Именно такой ситуации Екатерина хотела добиться не только для дворянства, но и для всего общества в целом: «Не будет более опасности отпускать в путешествие наших молодых людей (бегства которых часто боятся), когда сделают им их отечество любезным… государство, конечно, немногого бы лишилось во всякое время от потери двух-трех ветреных голов, и, если бы отечество было таким, каким я хотела бы его видеть, мы имели бы больше рекрутов, чем дезертиров. Издалека приезжали бы за нашими девушками и нам бы привозили своих, и раз бы дело пошло, то на несколько поколений раньше оно смягчило бы все то, что еще не образовано. Снисходительность, примиряющий дух властителя сделали бы больше, нежели тысячи законов»[1032]. Длительность царствования Екатерины сыграла важную роль в либерализации жизни русского общества. Она в корне изменила сам тон отношений государя с двором, офицерством, чиновничеством и жителями столиц — со всем, что в те времена могло считаться обществом и влиять на жизнь в стране.
Ожидала ли императрица, что со временем общество пойдет дальше пределов дозволенного? Что в стране появятся свои «жакобиты» и ядовитые критики ее политического курса? Издаваемый ею журнал «Всякая всячина» в мягкой форме высмеивал недостатки окружающего мира: ветреность, щегольство, ханжество, жестокие семейные нравы и бездумное копирование иностранных обычаев. Под крылом «Всякой всячины» оперились другие русские сатирические журналы, но недостаточно хлесткий тон издания императрицы вскоре перестал удовлетворять стремлениям более молодой плеяды издателей. Среди них видное место занимал Николай Иванович Новиков, выступивший с критикой «Всякой всячины». Поскольку руководство журналом со стороны императрицы было анонимно, имелась возможность вести с ним открытую полемику.

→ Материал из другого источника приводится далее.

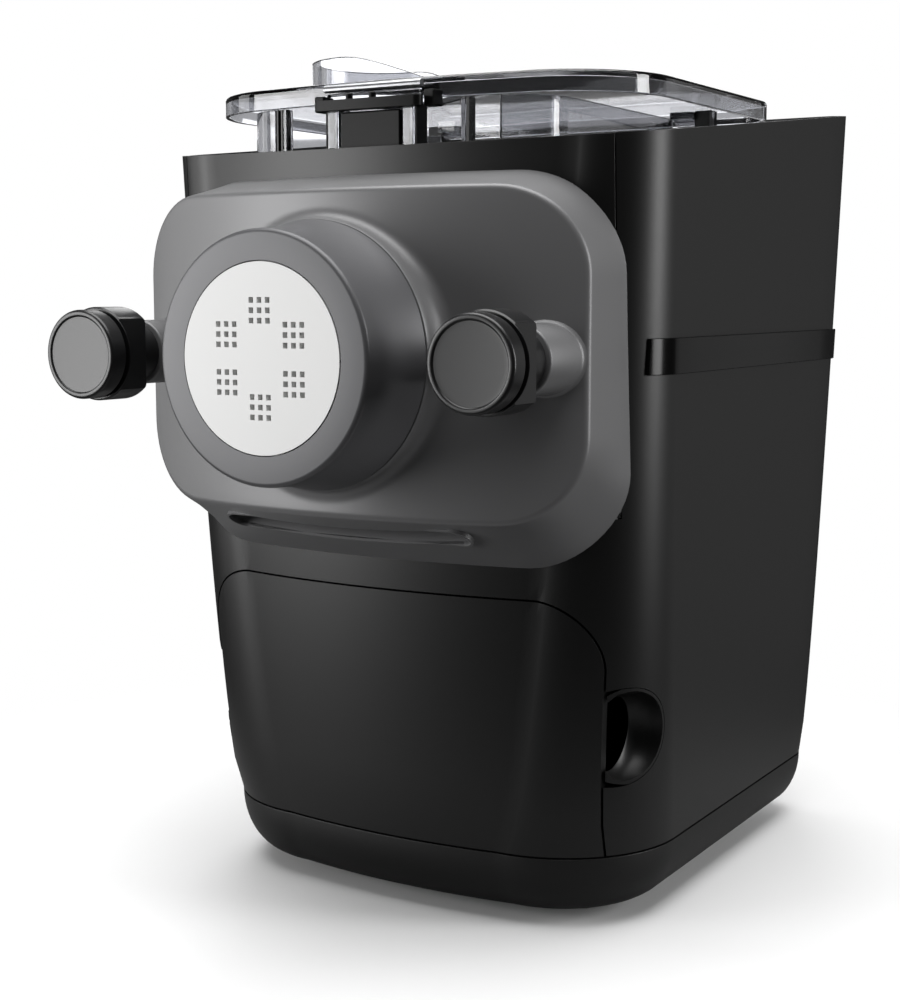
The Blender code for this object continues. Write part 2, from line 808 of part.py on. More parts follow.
def rear_cover():
    cover = keep(wall_surface("rear_cover"), rear_block("rear_region", -SEAM_GAP))
    vents = []
    for i in range(VENT_COUNT):
        z = NOZZLE_HEIGHT - VENT_TOP_DROP - i * VENT_PITCH
        low = (-VENT_LENGTH / 2, -FRONT - 2 * REAR_SEAM_INSET, z - VENT_WIDTH / 2)
        high = (VENT_LENGTH / 2, -FRONT + CUT_OVERRUN, z + VENT_WIDTH / 2)
        vents.append(box(f"vent_{i}", low, high, cutter=True))
    cut(cover, *vents)
    centre = inlet_centre()
    low = centre - Vector((INLET_WIDTH / 2 + SEAT_GAP, WALL + CUT_OVERRUN, INLET_HEIGHT / 2 + SEAT_GAP))
    high = centre + Vector((INLET_WIDTH / 2 + SEAT_GAP, CUT_OVERRUN, INLET_HEIGHT / 2 + SEAT_GAP))
    cut(cover, box("inlet_opening", low, high, cutter=True))
    return place(cover, MATTE_BLACK)


def side_band():
    """A strip that stands proud of the wall, from one edge of the panel round the rear."""
    rings = []
    for z in (NOZZLE_HEIGHT - BAND_BOTTOM_DROP, NOZZLE_HEIGHT + BAND_TOP_RISE):
        ring = section_at_height(z, -BAND_PROUD)
        rings.append(ring)
    strip = loft("side_band", rings, cap_first=False, cap_last=False)
    solid = solidify(strip, BAND_THICKNESS, (0, 0, NOZZLE_HEIGHT))
    front_block = box("band_front_cut", (-TOP_HALF_WIDTH - CUT_OVERRUN, FRONT, 0),
                      (TOP_HALF_WIDTH + CUT_OVERRUN, FRONT + BAND_FRONT_SETBACK, rim_z(RIM_REAR_Y)),
                      cutter=True)
    return place(cut(solid, front_block), GLOSS_BLACK)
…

Екатерина советовала своим оппонентам: «Никогда не называть слабости пороками». Новикова такая позиция чрезвычайно раздражала. «Госпожа прабабка наша (так называла себя „Всякая всячина“. — О. E.), — восклицает он, — …порокам сшили из человеколюбия кафтан… Но таких людей человеколюбие приличнее было бы называть пороколюбием». «Кто только видит пороки, не имев любви, — возражала Екатерина, — тот не способен подавать наставления другому»[1033].
Воспитанной во времена елизаветинских строгостей государыне показались оскорбительными вопросы Д. И. Фонвизина, заданные ей как автору «Былей и небылиц»: отчего в России ничтожные люди ходят в больших чинах, а достойные пребывают в тени? Драматург намекал на судьбу своего старого покровителя Н. И. Панина, к этому времени уже оказавшегося не у дел. Екатерина ответила от лица некого «дедушки», помнившего прежние царствования: «Молокососы! Не знаете вы, что я знаю. В наши времена никто не любил вопросов, ибо с иными и мысленно соединены были неприятные обстоятельства; нам подобные обороты кажутся неуместны… Отчего? Отчего? Ясно, оттого, что в прежние времена врать не смели, а паче — письменно»[1034].